● EXERCISE AIM
Using the listing below, please gather every line containing the word "frame".

▬▬▬▬▬▬▬▬▬▬

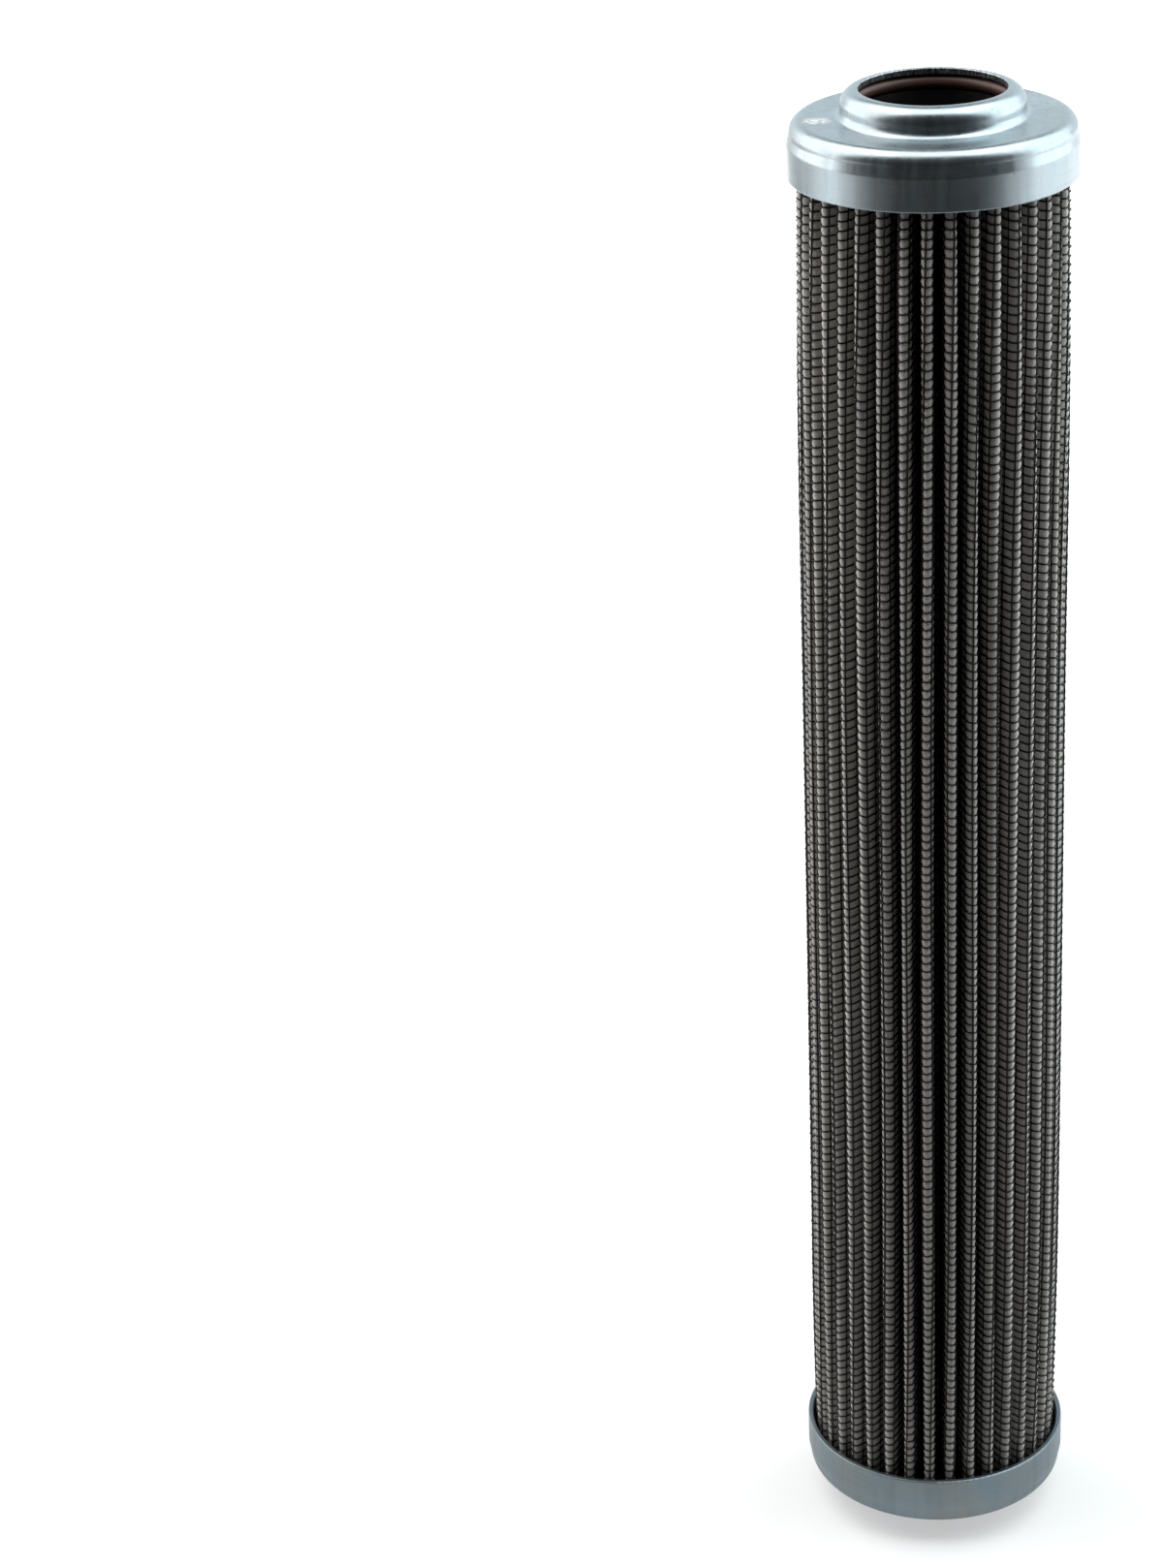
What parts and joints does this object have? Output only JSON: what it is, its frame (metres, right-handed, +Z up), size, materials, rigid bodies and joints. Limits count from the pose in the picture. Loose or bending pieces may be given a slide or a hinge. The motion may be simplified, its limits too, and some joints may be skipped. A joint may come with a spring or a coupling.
{
  "type": "hydraulic filter",
  "caption": "Slim cylindrical oil filter element, open at both ends: a mesh-clad pleated pack on a perforated core, held between drawn steel end caps with sealed bores.",
  "frame": {"origin": "centre of the bottom end cap's lowest face, on the element's axis", "axes": "+Z up along the element's axis, +Y towards the side with the pack's bonded seam"},
  "size_m": [0.039, 0.039, 0.22],
  "materials": {
    "zinc_plated_steel": "satin",
    "core_steel": "satin",
    "brown_rubber": "satin",
    "coated_wire": "satin",
    "grey_cloth": "matte",
    "glass_fibre": "matte",
    "potting_resin": "matte"
  },
  "bodies": {
    "root": {"top_end_cap": "zinc_plated_steel", "bottom_end_cap": "zinc_plated_steel", "top_o_ring": "brown_rubber", "bottom_o_ring": "brown_rubber", "top_seal_retainer": "core_steel", "bottom_seal_retainer": "core_steel", "core_tube": "core_steel", "inner_wire_mesh": "coated_wire", "inner_veil": "grey_cloth", "filter_media": "glass_fibre", "outer_veil": "grey_cloth", "outer_wire_mesh": "coated_wire", "side_seam": "potting_resin", "top_potting": "potting_resin", "bottom_potting": "potting_resin"}
  },
  "joints": []
}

▬▬▬▬▬▬▬▬▬▬

● RESPONSE FOR THIS EXERCISE
What parts and joints does this object have? Output only JSON: what it is, its frame (metres, right-handed, +Z up), size, materials, rigid bodies and joints. Limits count from the pose in the picture. Loose or bending pieces may be given a slide or a hinge. The motion may be simplified, its limits too, and some joints may be skipped. A joint may come with a spring or a coupling.
  "frame": {"origin": "centre of the bottom end cap's lowest face, on the element's axis", "axes": "+Z up along the element's axis, +Y towards the side with the pack's bonded seam"},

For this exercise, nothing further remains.